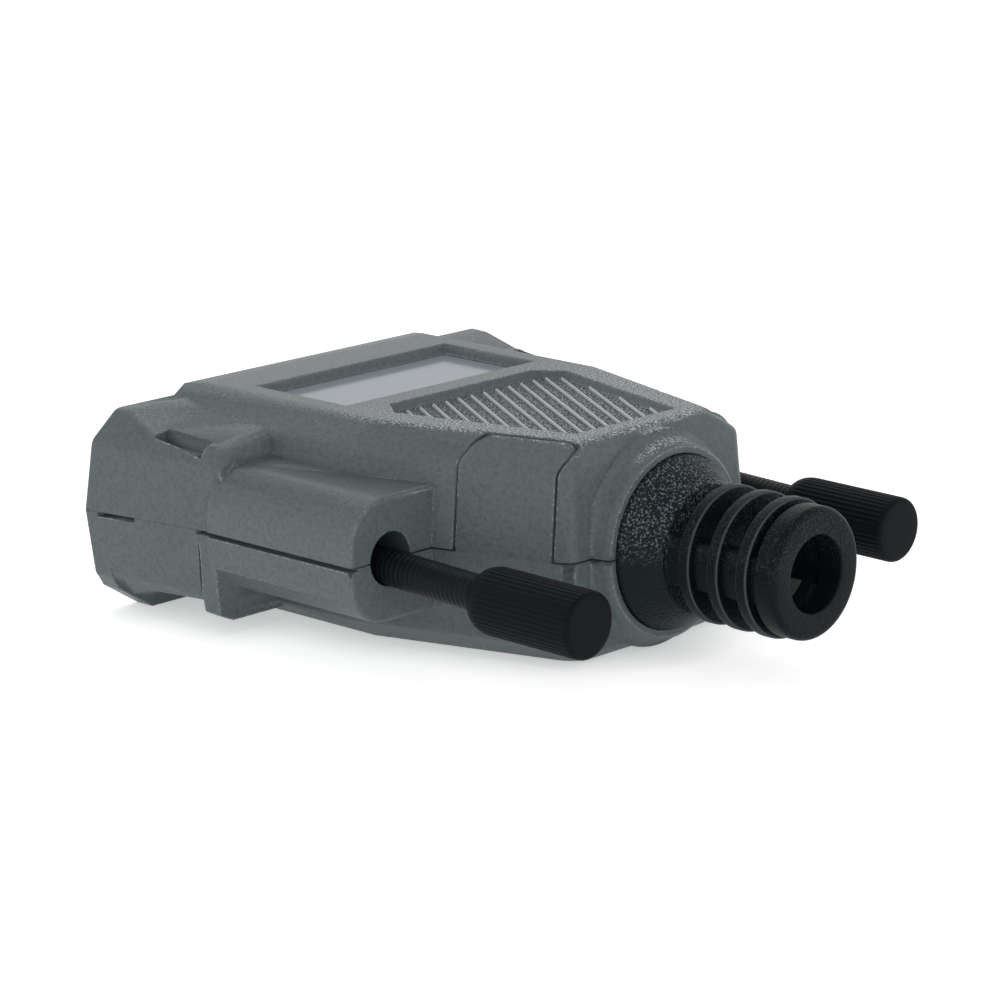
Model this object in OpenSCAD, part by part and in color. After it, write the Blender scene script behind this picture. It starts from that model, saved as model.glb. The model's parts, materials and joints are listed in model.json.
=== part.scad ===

○ ○ ○

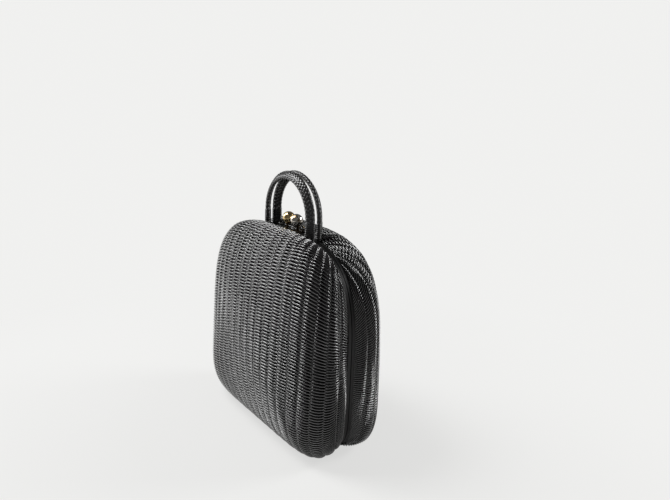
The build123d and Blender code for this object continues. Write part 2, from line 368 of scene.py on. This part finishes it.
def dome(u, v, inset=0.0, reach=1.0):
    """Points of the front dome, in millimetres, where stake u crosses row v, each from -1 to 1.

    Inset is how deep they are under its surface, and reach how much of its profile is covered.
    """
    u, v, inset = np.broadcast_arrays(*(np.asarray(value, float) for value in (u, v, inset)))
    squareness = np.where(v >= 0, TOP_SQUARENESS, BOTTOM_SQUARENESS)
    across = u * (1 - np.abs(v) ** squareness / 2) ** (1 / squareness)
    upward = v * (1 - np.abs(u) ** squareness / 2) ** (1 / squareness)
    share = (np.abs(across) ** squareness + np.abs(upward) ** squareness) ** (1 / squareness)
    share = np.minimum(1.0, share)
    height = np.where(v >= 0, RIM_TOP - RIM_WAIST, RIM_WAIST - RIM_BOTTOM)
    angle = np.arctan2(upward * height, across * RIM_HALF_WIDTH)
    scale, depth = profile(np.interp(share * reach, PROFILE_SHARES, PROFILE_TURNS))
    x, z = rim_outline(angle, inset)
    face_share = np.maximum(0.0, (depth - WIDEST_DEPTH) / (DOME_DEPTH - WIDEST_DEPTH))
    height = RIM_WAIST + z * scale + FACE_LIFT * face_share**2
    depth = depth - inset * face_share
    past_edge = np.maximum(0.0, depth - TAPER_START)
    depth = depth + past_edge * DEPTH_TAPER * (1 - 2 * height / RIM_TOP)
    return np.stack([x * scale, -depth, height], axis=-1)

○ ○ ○

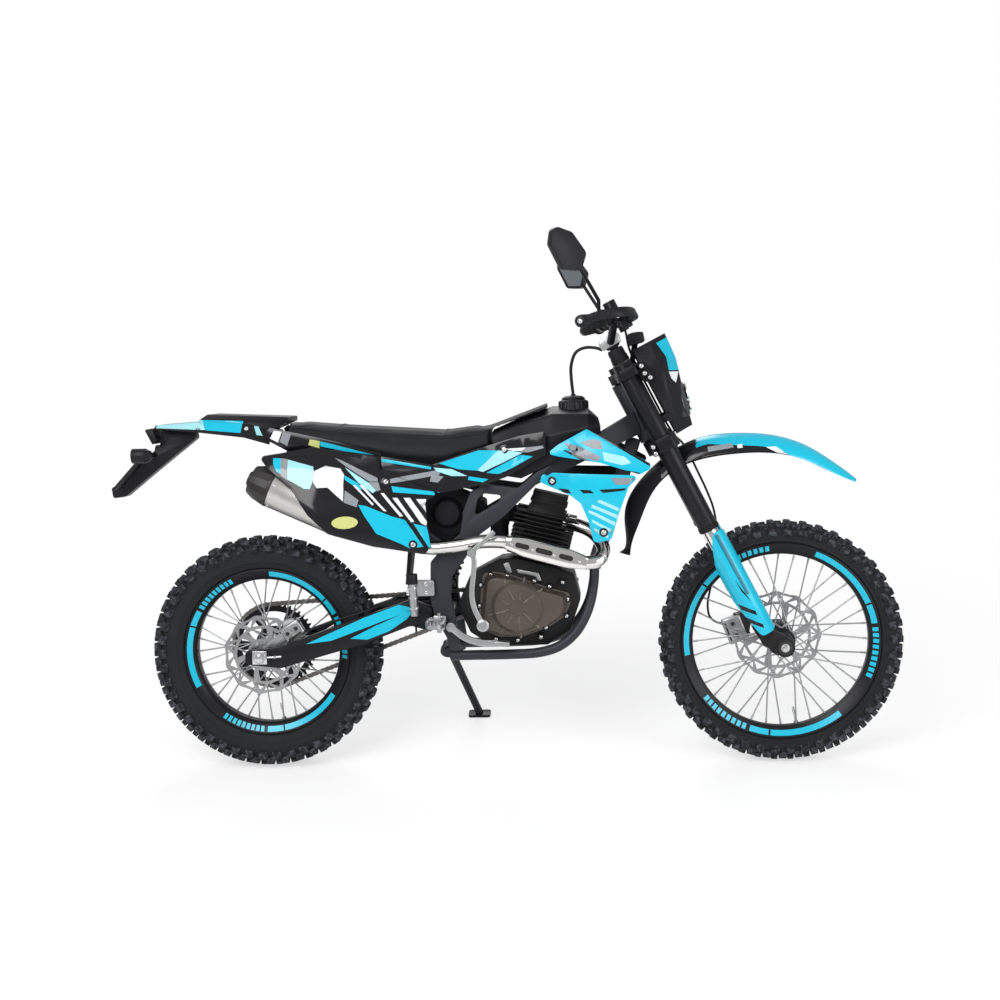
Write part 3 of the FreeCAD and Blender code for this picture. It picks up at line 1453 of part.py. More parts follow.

○ ○ ○

● **Task goal**:
Each line from the line with "The build123d and" to the line with "return np.stack([x *" is to be echoed exactly; both boundary lines are included, and nothing else is to be output.

● **Answer below**:
The build123d and Blender code for this object continues. Write part 2, from line 368 of scene.py on. This part finishes it.
def dome(u, v, inset=0.0, reach=1.0):
    """Points of the front dome, in millimetres, where stake u crosses row v, each from -1 to 1.

    Inset is how deep they are under its surface, and reach how much of its profile is covered.
    """
    u, v, inset = np.broadcast_arrays(*(np.asarray(value, float) for value in (u, v, inset)))
    squareness = np.where(v >= 0, TOP_SQUARENESS, BOTTOM_SQUARENESS)
    across = u * (1 - np.abs(v) ** squareness / 2) ** (1 / squareness)
    upward = v * (1 - np.abs(u) ** squareness / 2) ** (1 / squareness)
    share = (np.abs(across) ** squareness + np.abs(upward) ** squareness) ** (1 / squareness)
    share = np.minimum(1.0, share)
    height = np.where(v >= 0, RIM_TOP - RIM_WAIST, RIM_WAIST - RIM_BOTTOM)
    angle = np.arctan2(upward * height, across * RIM_HALF_WIDTH)
    scale, depth = profile(np.interp(share * reach, PROFILE_SHARES, PROFILE_TURNS))
    x, z = rim_outline(angle, inset)
    face_share = np.maximum(0.0, (depth - WIDEST_DEPTH) / (DOME_DEPTH - WIDEST_DEPTH))
    height = RIM_WAIST + z * scale + FACE_LIFT * face_share**2
    depth = depth - inset * face_share
    past_edge = np.maximum(0.0, depth - TAPER_START)
    depth = depth + past_edge * DEPTH_TAPER * (1 - 2 * height / RIM_TOP)
    return np.stack([x * scale, -depth, height], axis=-1)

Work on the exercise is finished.